A complete archive of The Medium is Not Enough’s reviews of TV programmes since 2005
Review: Wicked City 1×1 (US: ABC)
In the US: Tuesdays, 10/9c, ABC
There was a time when the anthology show ruled US airwaves. Jobbing actors would show up for a week in The Twilight Zone, The Night Gallery, General Electric Theater, Studio One or whatever, then move on to the next gig. But increasing production values, logistical difficulties and viewer choice started to make that weekly anthology show more or less impossible; the power of stardom also meant that if you could get an actor or actress with a significant fanbase in a starring role, people would watch week after week, no matter what the story, which made the anthology show less and less attractive.
But over the past few years, the format has started to return. It began, oddly enough with Love Bites, a somewhat terrible NBC romcom that featured a different couple every week. That failed very, very quickly, in part because the scripts were just awful, but also because the formula wasn’t quite right. Weekly wasn’t the way to go.

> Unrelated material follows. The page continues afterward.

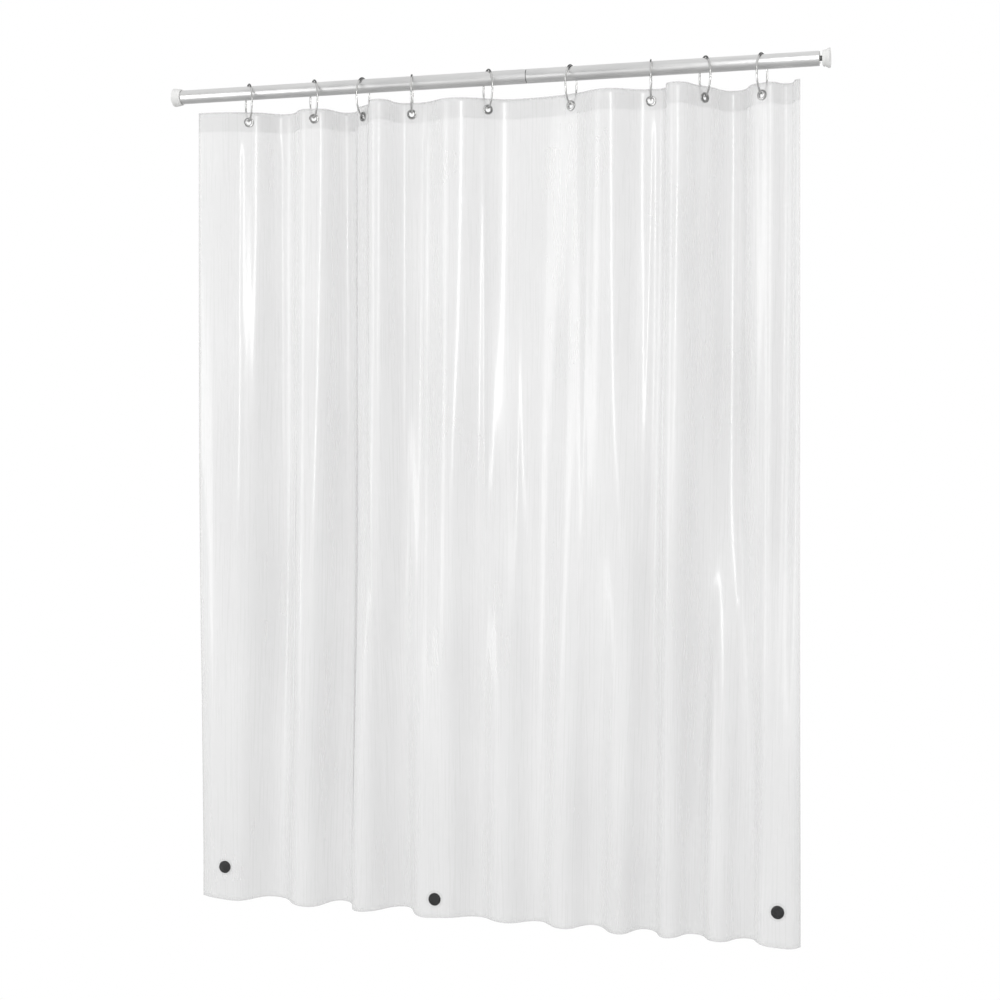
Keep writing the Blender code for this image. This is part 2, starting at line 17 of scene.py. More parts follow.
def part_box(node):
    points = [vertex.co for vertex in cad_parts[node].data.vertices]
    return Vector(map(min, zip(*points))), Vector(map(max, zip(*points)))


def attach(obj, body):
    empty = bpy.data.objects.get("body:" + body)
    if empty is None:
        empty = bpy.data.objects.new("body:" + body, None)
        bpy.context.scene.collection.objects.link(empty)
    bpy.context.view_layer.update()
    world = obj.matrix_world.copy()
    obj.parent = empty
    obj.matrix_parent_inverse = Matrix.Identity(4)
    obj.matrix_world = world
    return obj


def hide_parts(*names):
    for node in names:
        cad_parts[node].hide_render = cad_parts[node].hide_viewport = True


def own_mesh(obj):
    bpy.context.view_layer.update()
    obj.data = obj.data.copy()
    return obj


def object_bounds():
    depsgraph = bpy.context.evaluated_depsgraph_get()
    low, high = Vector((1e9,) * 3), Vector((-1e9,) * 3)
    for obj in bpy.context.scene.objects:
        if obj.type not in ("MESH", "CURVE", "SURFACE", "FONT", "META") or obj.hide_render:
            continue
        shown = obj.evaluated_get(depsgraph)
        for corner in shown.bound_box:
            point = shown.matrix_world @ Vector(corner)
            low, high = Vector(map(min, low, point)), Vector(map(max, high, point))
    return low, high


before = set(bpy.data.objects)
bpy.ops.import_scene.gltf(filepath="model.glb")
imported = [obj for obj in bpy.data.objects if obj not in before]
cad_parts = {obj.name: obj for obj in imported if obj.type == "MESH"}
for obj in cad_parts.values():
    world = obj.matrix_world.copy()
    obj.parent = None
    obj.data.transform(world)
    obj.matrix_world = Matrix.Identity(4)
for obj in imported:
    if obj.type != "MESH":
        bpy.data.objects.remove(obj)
CAD_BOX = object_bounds()
LOG = logging.getLogger("shower_curtain")

SEED = 7
MM = 0.001
Socket = bpy.types.NodeSocket


class Side(IntEnum):
    """The two sides of the curtain, as the sign of Y."""

    ROOM = -1
    BATHER = 1


# ---------------------------------------------------------------- finishes

class NodeTree:
    """A node tree, with short ways to add nodes and to set or link their sockets."""

    def __init__(self, tree: bpy.types.NodeTree) -> None:
        """Empty a tree and hold it."""
        self.tree = tree
        tree.nodes.clear()

    def feed(self, value: object, socket: Socket) -> None:
        """Give a socket a value, or link another socket to it.

        Args:
            value: the value, or the socket to link from.
            socket: the socket that takes it.
        """
        if isinstance(value, Socket):
            self.tree.links.new(value, socket)
        else:
            socket.default_value = value

    def add(self, kind: str, **values: object) -> bpy.types.Node:
        """Add a node, and set its properties before its sockets.

        Args:
            kind: the node's type.
            values: a property's name, or a socket's name with spaces as underscores, to its value.

        Returns:
            The new node.
        """
        made = self.tree.nodes.new(kind)
        sockets = {key: value for key, value in values.items() if not hasattr(made, key)}
        for key, value in values.items():
            if key not in sockets:
                setattr(made, key, value)
        for key, value in sockets.items():
            self.feed(value, made.inputs[key.replace("_", " ")])
        return made

    def mixed(self, share: Socket, first: bpy.types.Node, second: bpy.types.Node) -> bpy.types.Node:
        """Mix two shaders.

        Args:
            share: how much of the second shader there is.
            first: the shader where the share is 0.
            second: the shader where it is 1.

        Returns:
            The mixing node.
        """
        made = self.add("ShaderNodeMixShader", Fac=share)
        self.feed(first.outputs[0], made.inputs[1])
        self.feed(second.outputs[0], made.inputs[2])
        return made


class NodeSheet(NodeTree):
    """A material's node tree, with the patterns that the finishes share."""

    dark_end = 0.3
    light_end = 0.7

    def __init__(self, name: str) -> None:
        """Start an empty material of that name."""
        self.material = bpy.data.materials.new(name)
        self.material.use_nodes = True
        super().__init__(self.material.node_tree)

    def stretched(self, source: str, scale: tuple[float, float, float]) -> Socket:
        """Texture space stretched along its axes.

        Args:
            source: the Texture Coordinate output to read, Object or UV.
            scale: how many pattern units there are to a metre, along each axis.

        Returns:
            The socket that carries the stretched space.
        """
        space = self.add("ShaderNodeTexCoord")
        return self.add("ShaderNodeMapping", Scale=scale, Vector=space.outputs[source]).outputs["Vector"]

    def noise(self, space: Socket, detail: float, roughness: float = 0.5) -> Socket:
        """Soft noise of unit size in a space."""
        made = self.add("ShaderNodeTexNoise", Scale=1.0, Detail=detail, Roughness=roughness, Vector=space)
        return made.outputs["Fac"]

    def between(self, share: Socket, low: float, high: float) -> Socket:
        """A number that goes from low to high as noise goes from dark to light.

        Args:
            share: the noise.
            low: the number where the noise is dark.
            high: the number where it is light.

        Returns:
            The socket that carries the number.
        """
        made = self.add(
            "ShaderNodeMapRange", From_Min=self.dark_end, From_Max=self.light_end, To_Min=low, To_Max=high,
            Value=share,
        )
        return made.outputs["Result"]

    def tints(self, share: Socket, dark: tuple, light: tuple) -> Socket:
        """A colour that goes from dark to light as noise does.

        Args:
            share: the noise.
            dark: red, green and blue where the noise is dark.
            light: the same where it is light.

        Returns:
            The socket that carries the colour.
        """
        made = self.add("ShaderNodeValToRGB", Fac=share)
        stops = ((self.dark_end, dark), (self.light_end, light))
        for element, (place, tint) in zip(made.color_ramp.elements, stops):
            element.position = place
            element.color = (*tint, 1.0)
        return made.outputs["Color"]

    def bumped(self, height: Socket, depth: float) -> Socket:
        """A normal raised by a height, in metres at full height."""
        return self.add("ShaderNodeBump", Strength=1.0, Distance=depth, Height=height).outputs["Normal"]

    def finish(self, shader: bpy.types.Node) -> bpy.types.Material:
        """Send a shader to the surface, and return the finished material."""
        self.add("ShaderNodeOutputMaterial", Surface=shader.outputs[0])
        return self.material


@dataclass(frozen=True)
class FrostedFilm:
    """Clear plastic film with a soft frost: see-through, glossy, with fine lines down its length."""

    name: str
    solid: float
    dark: tuple = (0.70, 0.70, 0.70)
    light: tuple = (0.80, 0.80, 0.80)
    smooth: float = 0.24
    rough: float = 0.34
    coat: float = 0.75
    line_depth: float = 0.00009

    def make(self) -> bpy.types.Material:
        """Build the material on the film's own UV map, whose units are metres of flat film."""
        sheet = NodeSheet(self.name)
        clouds = sheet.noise(sheet.stretched("UV", (5.0, 2.2, 1.0)), 3.0)
        lines = sheet.noise(sheet.stretched("UV", (210.0, 5.0, 1.0)), 2.0)
        shader = sheet.add(
            "ShaderNodeBsdfPrincipled", Alpha=self.solid, IOR=1.5, Coat_Weight=self.coat, Coat_Roughness=0.13,
            Base_Color=sheet.tints(clouds, self.dark, self.light),
            Roughness=sheet.between(lines, self.smooth, self.rough),
            Normal=sheet.bumped(lines, self.line_depth),
        )
        return sheet.finish(shader)


@dataclass(frozen=True)
class DrawnMetal:
    """Bare metal with drawing lines along one axis."""

    name: str
    dark: tuple
    light: tuple
    smooth: float
    rough: float
    grain: tuple
    line_depth: float = 0.00001
    painted_shade_above: float = 1.0
    painted_shade_fade: float = 0.005
    painted_shade_tone: float = 0.16

    def make(self) -> bpy.types.Material:
        """Build the material on Object coordinates, darker above a height, where shade and dark reflection are
        painted into the colour.
        """
        sheet = NodeSheet(self.name)
        lines = sheet.noise(sheet.stretched("Object", self.grain), 3.0, 0.6)
        clouds = sheet.noise(sheet.stretched("Object", (9.0, 40.0, 40.0)), 2.0)
        parts = sheet.add("ShaderNodeSeparateXYZ", Vector=sheet.stretched("Object", (1.0, 1.0, 1.0)))
        # painted shade: above this height the base colour darkens, standing in for the shade and dark
        # reflection where the wire passes over the rod
        tone = sheet.add(
            "ShaderNodeMapRange", From_Min=self.painted_shade_above, From_Max=self.painted_shade_above + self.painted_shade_fade,
            To_Min=1.0, To_Max=self.painted_shade_tone, Value=parts.outputs["Z"],
        )
        dimmed = sheet.add(
            "ShaderNodeVectorMath", operation="SCALE", Scale=tone.outputs[0],
            Vector=sheet.tints(clouds, self.dark, self.light),
        )
        shader = sheet.add(
            "ShaderNodeBsdfPrincipled", Metallic=1.0, Anisotropic=0.35, Base_Color=dimmed.outputs[0],
            Roughness=sheet.between(lines, self.smooth, self.rough),
            Normal=sheet.bumped(lines, self.line_depth),
        )
        return sheet.finish(shader)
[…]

Instead, it was cable that developed the correct format for a modern anthology show, with first American Horror Story and then True Detective. With an audience who likes serial drama but who wants eventual conclusions to their stories that haven’t been drawn out too long, what could be better than a season-long story with a beginning, middle and an end, the next season then telling a completely new story in the same vein? With a bit of cleverness, you can even appease fans of the shows’ stars by having the cast come back to play different characters if they want – or just let them go off to the next job if they’d rather, just like in the old days, since that way you can get big names with limited availability to come in for just a season.
It’s a scheme that certainly worked with ABC’s American Crime, a ‘so good it could have been HBO’ drama about the terrible effects of the American judicial system and all the other systems that have evolved around it. Now ABC are hoping to repeat the show’s success with Wicked City, a “a character-driven, true crime procedural that explores sex, politics and popular culture across various noteworthy eras in LA history”.

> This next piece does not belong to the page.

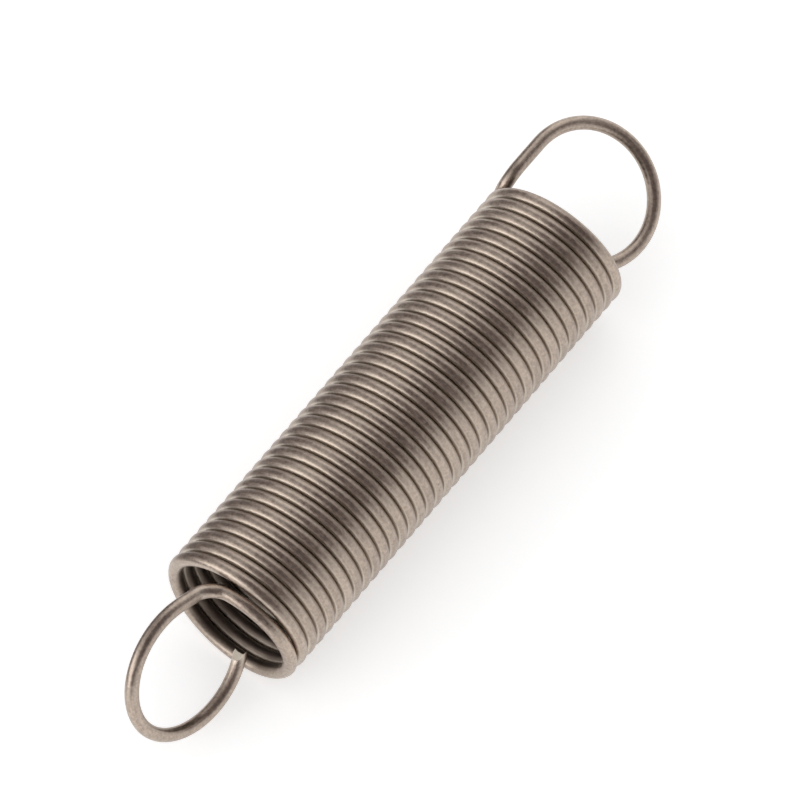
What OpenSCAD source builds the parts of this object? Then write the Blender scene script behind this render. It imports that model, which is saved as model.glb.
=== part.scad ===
// Extension spring at rest on a flat surface, axis level.
// One length of round wire makes the close-wound body and the open hook at each end.
// The wire is laid as a chain of plain bends and straight runs that meet end to end,
// the way a wire-forming machine makes it.
// The far hook points to +X, the near hook to -X, and the spring lies on z = 0.

/* [Wire] */
// Thickness of the round wire, mm
wire_d = 1; // [0.8:0.1:1.2]
// Air between one turn and the next, mm
turn_gap = 0.02; // [0.02:0.01:0.1]
// Slope of each face of the pinched wire ends, degrees
pinch = 28; // [10:2:40]

/* [Body] */
// Width of the coil, middle of wire to middle of wire, mm
coil_d = 10.3; // [9.1:0.1:11.9]
// Whole turns
turns = 36; // [12:1:48]
// Part of a turn added before the far hook, degrees
last_turn = 157; // [141:1:173]
// How far the spring is rolled about its own axis as it lies, degrees
roll = -58.6; // [-180:0.1:180]

/* [Near hook] */
// Radius of the run across the mouth, as a share of the coil's radius
mouth_share = 0.875; // [0.85:0.005:0.9]
// Sweep of that run, degrees
mouth_sweep = 125; // [118:1:132]
// Lift of that run away from the next turn, degrees
mouth_lift = 3; // [2.5:0.5:8]
// Radius of the sharp bend into the hook, in wire thicknesses
near_bend = 1.9; // [1.6:0.1:2.4]
// Sweep of the sharp bend, degrees
near_bend_sweep = 79; // [72:1:86]
// Turn of the wire before the sharp bend, degrees
near_bend_turn = 106.5; // [99:0.5:114]
// Straight run between the sharp bend and the loop, mm
near_leg = 1.4; // [0.6:0.1:2.6]
// Radius of the loop, as a share of the coil's radius
near_loop_share = 1; // [0.9:0.01:1.1]
// Sweep of the loop round to its free end, degrees
near_loop_sweep = 249; // [222:1:256]
// Turn of the wire before the loop, degrees
near_loop_turn = -75.5; // [-82:0.5:-69]

/* [Far hook] */
// Radius of the bend off the body, in wire thicknesses
far_bend = 1.9; // [1.5:0.1:2.4]
// Sweep of that bend, degrees
far_bend_sweep = 89; // [84:1:94]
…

The first season is set in 1980. Or maybe 1982. A few years after LA’s Hillside Strangler struck, anyway. Ed Westwick (Gossip Girl) is a serial killer on the make, emulating his idol, the Strangler, by killing girls he picks up in bars then leaving them dead in the same places. It’s something to do with his father having left when he was eight, apparently.
Then one night, he’s about to chop the head off Erika Christensen (Six Degrees, Parenthood) and then have sex with her corpse, when she reveals she’s a single mother. Things get even better when it turns out that not only does she have sociopathic tendencies of her own – she’s one of the killer nurses you hear so much about it these days – she quite enjoys pretending to be a corpse while Ed Westwick has sex with her.
It’s a match made in heaven, isn’t it?
Meanwhile, a couple of brave male, squabbling cops – Jeremy Sisto (Kidnapped, Suburgatory, The Returned) and Gabriel Luna (Matador) – are on Westwick’s trail, hoping to stop him before he can kill yet more young women. All while listening to as many 80s classics and using as many pagers, rotary dial payphones, old Mustangs and 4:3 TVs as the music and props departments can provide.
Unfortunately, there is one problem with the modern anthology format that Wicked City fails to overcome: you actually need to make people want to watch the next season, or even the next episode, hopefully by writing some good scripts. And avoiding complete moral bankruptcy.